The test is simple: if you were seized by an enemy and subject to this, would you say "I was tortured!" or would you say, well, it was reasonable because these people were simply using "enhanced interrogation techniques" to see what useful information they could extract from me. I dare any of those red-blooded patriots to stand up and make the ridiculous claim that these techniques are not torture.

Maureen Dowd nails down the essentials of this case in her NY Times op-ed. Here are some key bits:
Nancy Pelosi’s bad week of blithering responses about why she did nothing after being briefed on torture has given Republicans one of their happiest — and harpy-est — weeks in a long time. They relished casting Pelosi as contemptible for not fighting harder to stop their contemptible depredations against the Constitution. That’s Cheneyesque chutzpah.

...

Although the briefing was classified, she could have slugged it out privately with Bush officials. But she was busy trying to be the first woman to lead a major party. And very few watchdogs — in the Democratic Party or the press — were pushing back against the Bush horde in 2002 and 2003, when magazines were gushing about W. and Cheney as conquering heroes.

Leon Panetta, the new C.I.A. chief, who is Pelosi’s friend and former Democratic House colleague from California, slapped her on Friday, saying that the agency briefers were truthful. And Jon Stewart ribbed that the glossily groomed speaker was just another “Miss California U.S.A. who’s also been revealing a little too much of herself.”

It’s discomfiting to think that the woman who’s making Joe Biden seem suave is second in line to the presidency.

Of course, a lot of the hoo-ha around Pelosi makes it sound as if she knew stuff that no one else had any inkling of, when in fact the entire world had a pretty good idea of what was happening. The Bushies plied their dark arts in broad daylight.

Besides, the question of what Pelosi knew or didn’t, or when she did or didn’t know, is irrelevant to how W. and Cheney broke the law and authorized torture.

...

Ali Soufan, the ex-F.B.I. agent who flatly calls torture “ineffective,” helped get valuable information from Abu Zubaydah, an important Al Qaeda prisoner, simply by outwitting him. Torture, he told Congress, is designed to force the subject to submit “through humiliation and cruelty” and “see the interrogator as the master who controls his pain.”

It’s a good description of the bullying approach Cheney and Rummy applied to the globe, and the Arab world. But as Soufan noted, when you try to force compliance rather than elicit cooperation, it’s prone to backfire.

... the U.S. arrested a top officer in Saddam’s security force.
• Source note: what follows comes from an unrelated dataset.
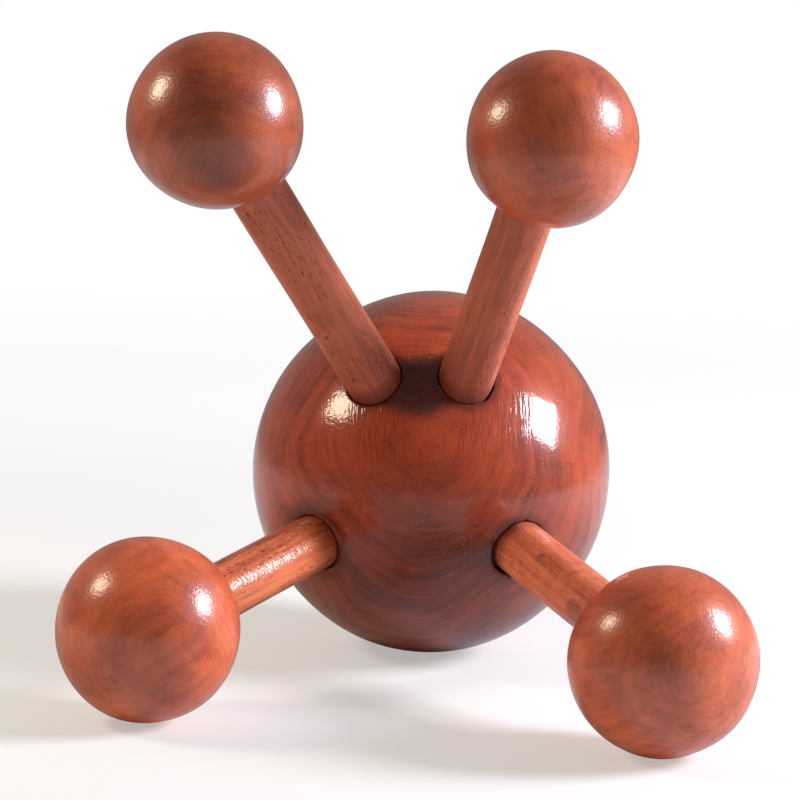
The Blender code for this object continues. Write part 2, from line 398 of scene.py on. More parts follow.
class Uneven:
    """Smooth unevenness of about -1 to 1 over space, and its slope: a sum of seeded waves."""

    def __init__(self, seed, shortest, longest, count=14):
        rng = np.random.default_rng(seed)
        turn = rng.normal(size=(count, 3))
        turn /= np.linalg.norm(turn, axis=1)[:, None]
        self.waves = turn * (2 * math.pi / rng.uniform(shortest, longest, count))[:, None]
        self.phases = rng.uniform(0, 2 * math.pi, count)
        self.scale = 1 / math.sqrt(count)

    def at(self, points):
        return np.sin(points @ self.waves.T + self.phases).sum(1) * self.scale

    def slope(self, points):
        return np.cos(points @ self.waves.T + self.phases) @ self.waves * self.scale


def seed(what, leg):
    return SEEDS[what] + LEGS.index(leg.name)


Ball = namedtuple("Ball", "centre half")
Leg = namedtuple("Leg", "name axis foot head radius knob half_width half_length")


def read_leg(name, ball_middle):
    """The peg's axis, ends and radius, and its knob's middle and half sizes, from the CAD nodes."""
    peg = node_points("peg_" + name)
    middle = (peg.max(0) + peg.min(0)) / 2
    axis = np.linalg.svd(peg - peg.mean(0), full_matrices=False)[2][0]
    knob_low, knob_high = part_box("knob_" + name)
    knob = (np.array(knob_low) + np.array(knob_high)) / 2
    if np.dot(axis, knob - ball_middle) < 0:
        axis = -axis
    along = (peg - middle) @ axis
    middle = middle + axis * (along.max() + along.min()) / 2
    half = (along.max() - along.min()) / 2
    radius = np.linalg.norm(peg - middle - np.outer((peg - middle) @ axis, axis), axis=1).max()
    shell = node_points("knob_" + name) - knob
    out = shell @ axis
    half_width = np.linalg.norm(shell - np.outer(out, axis), axis=1).max()
    return Leg(
        name, axis, middle - axis * half, middle + axis * half, radius, knob, half_width, out.max()
    )


def socket_frame(leg):
    """The viewer's right and up, square to the leg's axis."""
    columns = across(leg.axis, VIEW_RIGHT)
    up = columns[:, 1] if columns[2, 1] > 0 else -columns[:, 1]
    return columns[:, 0], up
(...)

Even though this man was an old-fashioned P.O.W., someone in Vice’s orbit reportedly suggested that the interrogations were too gentle and that waterboarding might elicit information about the fantasized connection between Osama and Saddam.

... Col. Lawrence Wilkerson, Colin Powell’s former chief of staff at State, wrote that the “harsh interrogation in April and May of 2002 ... was not aimed at pre-empting another terrorist attack on the U.S. but discovering a smoking gun linking Iraq and Al Qaeda.”

...

I used to agree with President Obama, that it was better to keep moving and focus on our myriad problems than wallow in the darkness of the past. But now I want a full accounting.
Quoting bits and pieces doesn't do justice to the article. Go read the whole thing.

Update 2009may17: Brad DeLong points out a curious replication by Maureen Dowd of some words by Josh Marshall:
Dowd's column today reads:
More and more the timeline is raising the question of why, if the torture was to prevent terrorist attacks, it seemed to happen mainly during the period when the Bush crowd was looking for what was essentially political information to justify the invasion of Iraq.
Josh Marshall's post last week read:
More and more the timeline is raising the question of why, if the torture was to prevent terrorist attacks, it seemed to happen mainly during the period when we were looking for what was essentially political information to justify the invasion of Iraq.
Update 2009may18: Brad DeLong has more speculation and facts about the Dowd plagiarism. Personally, I think her friend cut-and-paste and Dowd then cut-and-paste. That makes sense. And for me, that is OK. I'm not as hung up over IP (Intellectual Property) rights. My view is that we are social animals and we collaboratively create. What would bother me is if Dowd was doing this on a regular basis and refusing to acknowledge the "borrowing" of ideas. So long as she is willing to admit that she got the idea second-hand from Josh Marshall, I think that is fine. Case closed for me.